= Edward Wilson Davis =

American engineer and inventor pioneering research in taconite (1888 – 1973)

Edward Wilson Davis (May 8, 1888 – December 3, 1973) was an American engineer and inventor famous for pioneering early research into taconite. As a researcher at the University of Minnesota, Davis developed an engineering process to economically extract iron ore from hard taconite rocks, making taconite valuable as iron ore for the iron and steel industries. He worked closely with industrial firms such as the Mesabi Iron Company and the Reserve Mining Company to transform his research into a working industry on northeast Minnesota's Iron Range. Davis was known as "Mr. Taconite" for his efforts.

== Life and career ==
Davis was born on May 8, 1888, in Cambridge City, Indiana. He pursued courses in science and engineering and received a degree in electrical engineering from Purdue University in 1911. In 1912, Davis began working as a mathematics instructor at the University of Minnesota.

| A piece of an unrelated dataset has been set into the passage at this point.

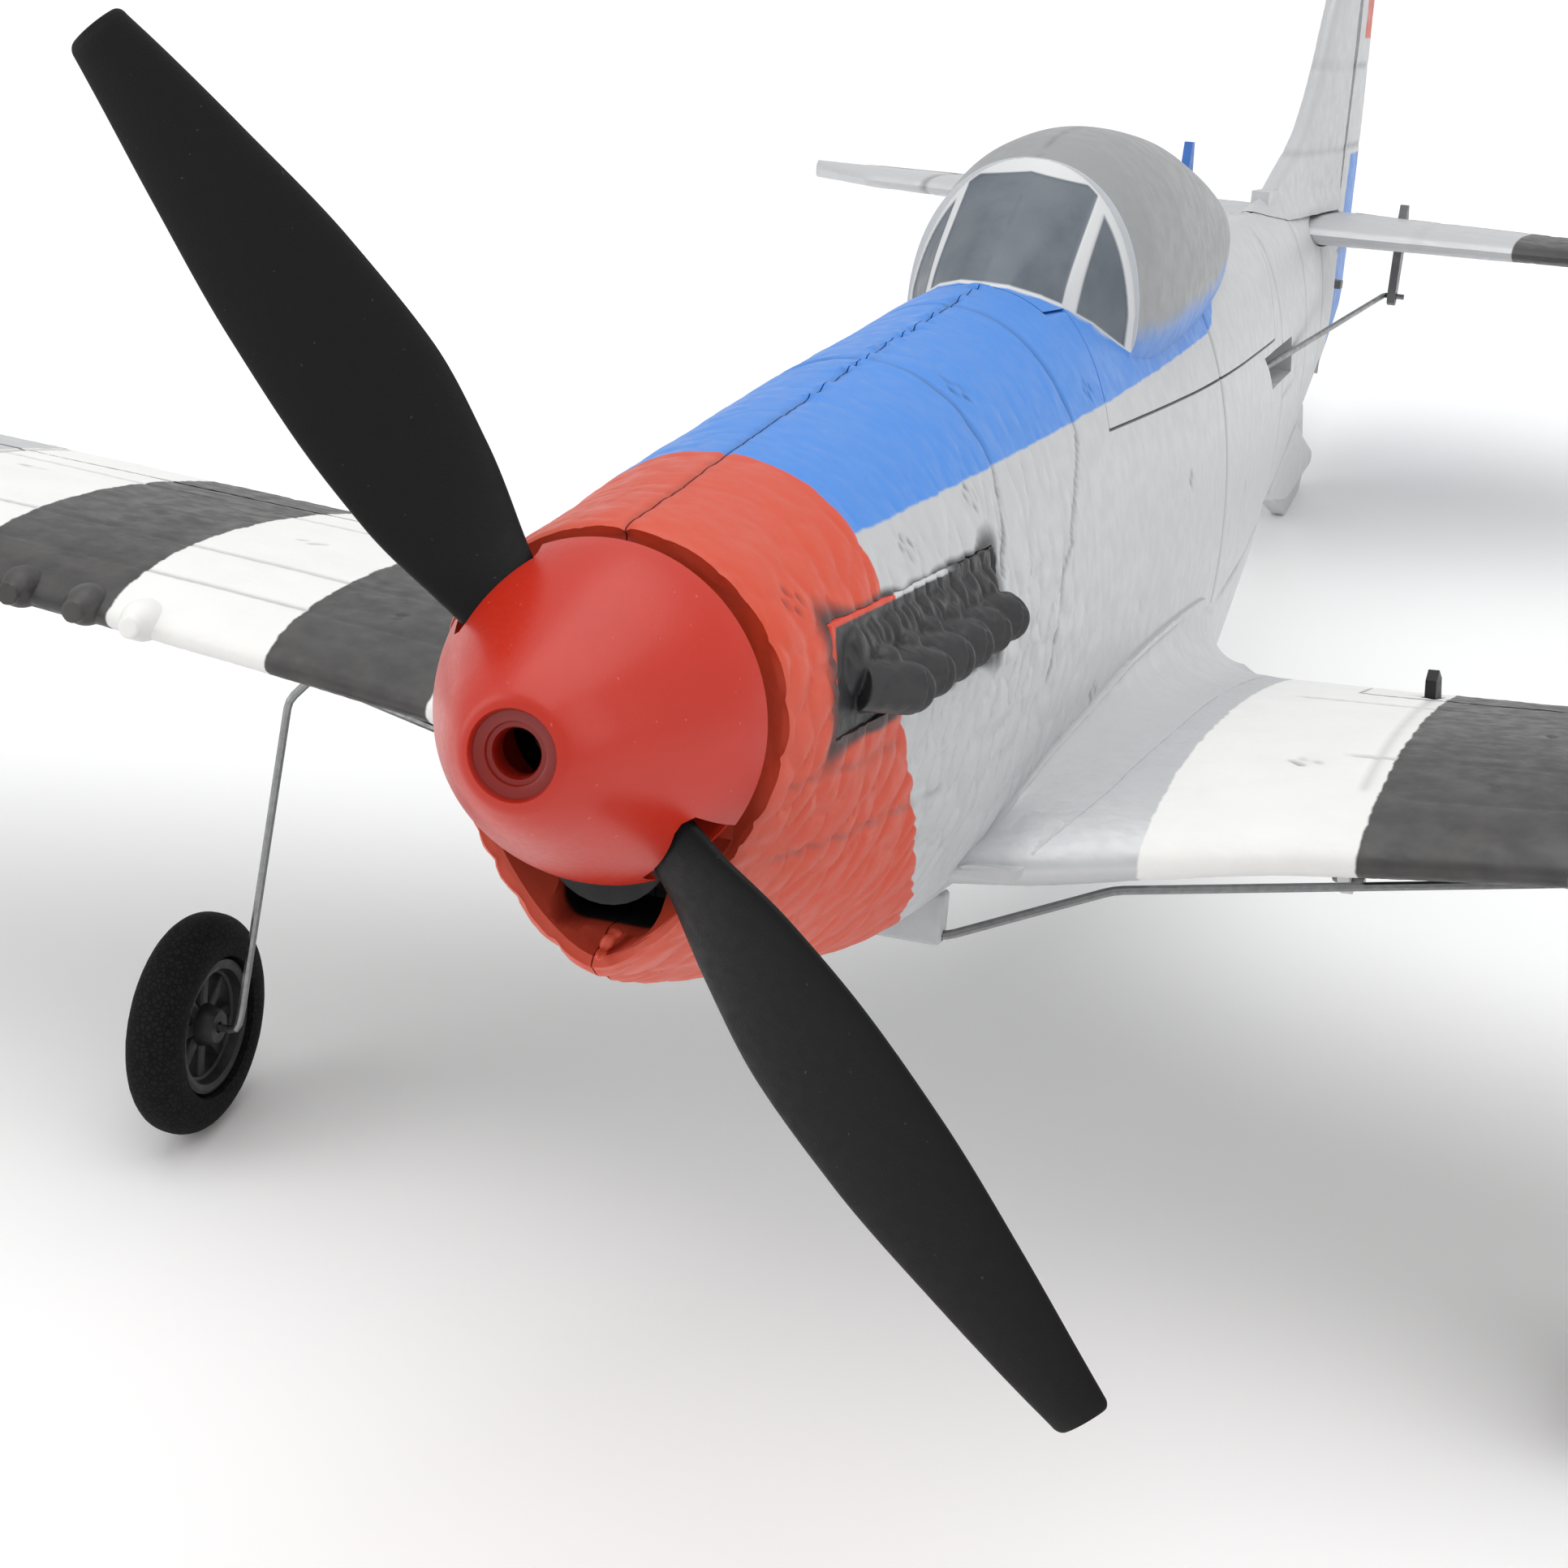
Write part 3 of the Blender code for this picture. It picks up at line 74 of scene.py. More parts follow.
# Fuselage stations: y, top, bottom, half width, height of the widest point, top and bottom fullness
STATIONS = [
    (1.8, 13.1, -19.4, 13.4, 0.0, 2.0, 1.52),
    (4.5, 13.7, -20.6, 13.9, -0.3, 2.0, 1.55),
    (8.0, 14.1, -21.9, 14.2, -0.5, 2.0, 1.6),
    (12.0, 14.6, -23.1, 14.5, -0.8, 2.0, 1.68),
    (24.0, 16.3, -25.8, 15.1, -1.5, 2.1, 1.9),
    (40.0, 18.4, -29.0, 15.7, -2.2, 2.1, 2.05),
    (56.0, 20.5, -30.9, 16.1, -3.0, 2.1, 2.2),
    (75.0, 22.6, -31.4, 16.5, -4.0, 2.1, 2.2),
    (96.0, 24.9, -31.8, 16.8, -5.0, 2.1, 2.2),
    (120.0, 26.0, -32.4, 16.7, -5.0, 2.1, 2.2),
    (133.0, 26.3, -32.8, 16.5, -5.0, 2.1, 2.1),
    (137.0, 26.4, -39.6, 16.4, -5.0, 2.1, 1.9),
    (155.0, 26.8, -43.0, 15.6, -5.0, 2.1, 1.9),
    (178.0, 27.0, -42.0, 13.8, -4.0, 2.1, 1.9),
    (198.0, 27.0, -36.0, 11.9, -2.0, 2.1, 1.9),
    (207.0, 26.9, -31.0, 11.0, -1.0, 2.1, 2.0),
    (211.0, 26.8, -25.4, 10.6, 0.0, 2.1, 2.1),
    (240.0, 26.3, -16.6, 8.0, 3.0, 2.1, 2.1),
    (262.0, 25.9, -9.6, 6.1, 6.0, 2.1, 2.1),
    (280.0, 25.4, -4.3, 4.5, 9.0, 2.1, 2.1),
    (293.4, 24.9, -0.6, 3.1, 11.0, 2.1, 2.1),
]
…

In 1913, Davis began working on taconite. Over the next four decades, Davis devised a process to crush the hard rock, separate the iron from the crushed rock using magnets, and roll the iron into pellets suitable for transport and use in a blast furnace. Davis earned 19 patents for his many innovations. In the 1950s, Davis's research was used to create several taconite processing plants in northeast Minnesota. The Reserve Mining Company honored Davis by naming its Silver Bay, Minnesota, facility the E. W. Davis Works.

In addition to his taconite research, Davis was active in Minnesota politics and history. He published an account of his research, Pioneering With Taconite, with the Minnesota Historical Society in 1964.